Thursday, August 21, 2014

Ten years on.

I entered the Society of Jesus ten years ago today, on Saturday, August 21, 2004. As I noted in a post published last year on this date, much has changed over the last decade. I entered the novitiate in a class of fourteen, six of whom are still Jesuits today. Pope John Paul II still reigned as Supreme Pontiff when I entered the novitiate, the only pope that I and a majority of my novitiate classmates had ever known. Ten years ago, I would not have believed that Joseph Ratzinger would succeed Karol Wojtyła as pope - and if anyone had told me then that the pope who would follow Benedict XVI would be a Jesuit, I would have scoffed at the suggestion and offered various arguments seeking to explain why it would never happen.

As I wrote last year, the reasons that led me to become a Jesuit and the reasons why I remain one are essentially the same. I entered the Society of Jesus largely thanks to the example of particular Jesuits whom I knew as teachers and scholars as well as priests, men who impressed upon me the sense that this motley yet cosmopolitan group of "learned priests" was worth joining. Some of the Jesuits who did the most to inspire my vocation have gone home to God, as Father Tom King did five years ago, while others, like Father Jim Schall, are now retired from the classroom. I am grateful for those Jesuits, living and deceased, who helped to bring me into the Society, but on this tenth anniversary of my entrance into the novitiate I am just as grateful for my friends and companions in formation who give me hope and confidence that the future of this enterprise is in good hands.
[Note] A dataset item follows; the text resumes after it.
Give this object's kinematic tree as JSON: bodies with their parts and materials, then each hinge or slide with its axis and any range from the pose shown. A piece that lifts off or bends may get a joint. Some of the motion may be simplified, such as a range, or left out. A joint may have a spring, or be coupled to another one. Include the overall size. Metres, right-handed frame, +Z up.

The photo that illustrates this post merits an explanation; this is the chapel at my old novitiate, Loyola House, as it appeared while I was a novice. Bright and airy if also austere and rather plain, the chapel at Loyola House has a special place in my heart owing to its role in my novitiate experience; this is where I first learned how to pray the Divine Office, initially struggling to figure out the organization of the breviary, and this is where I preached for the first time in the form of practice homilies that all of the novices were required to periodically deliver during Mass. Many times in that chapel my classmates and I attended morning Mass celebrated by Father Walt Farrell; the early hour was less than kind for night owls like me, but Walt's quietly dignified way of saying Mass and his invariably excellent (and often impressively concise) homilies made a lasting impression. These memories are bit more poignant now that Loyola House is no longer a Jesuit novitiate: the building is currently occupied by an interfaith peace organization, and I don't know what has become of the old chapel furnishings such as the altar, tabernacle, and crucifix. I recently heard that the old novitiate is also being used for Sunday services by a Detroit-area Quaker meeting, so the building is once again a place of worship even though it is no longer a Jesuit residence.

As I did in my ninth-anniversary post last year, I would like to round off this post with an appropriate verse from the psalms. Psalm 119:116 is used in the Benedictine rite of monastic profession, and I think that it speaks to my Jesuit vocation equally well: Suscipe me, Domine, secundum eloquium tuum, et vivam; et non confundas me ab expectatione mea. "Receive me, O Lord, according to your word, and I shall live; and let me not be confounded in my hope." AMDG.


At 8/21/2014 2:45 PM, Anonymous John O'Brien, SJ said...

Thanks for this reflection, Joseph. I remember praying in that chapel on our way to Denver for history month - we spent a night at the Berkeley novitiate. The entrance date for my year in Montreal was Aug 23. This inspires me to write a similar deo gratias.

- John O.

At 8/21/2014 10:45 PM, Blogger Lynda said...

Congratulations on this 10th anniversary. It is important to celebrate such milestones as they are opportunities to reflect and to give thanks. Blessings and prayers as you continue on this journey that God has laid out for you.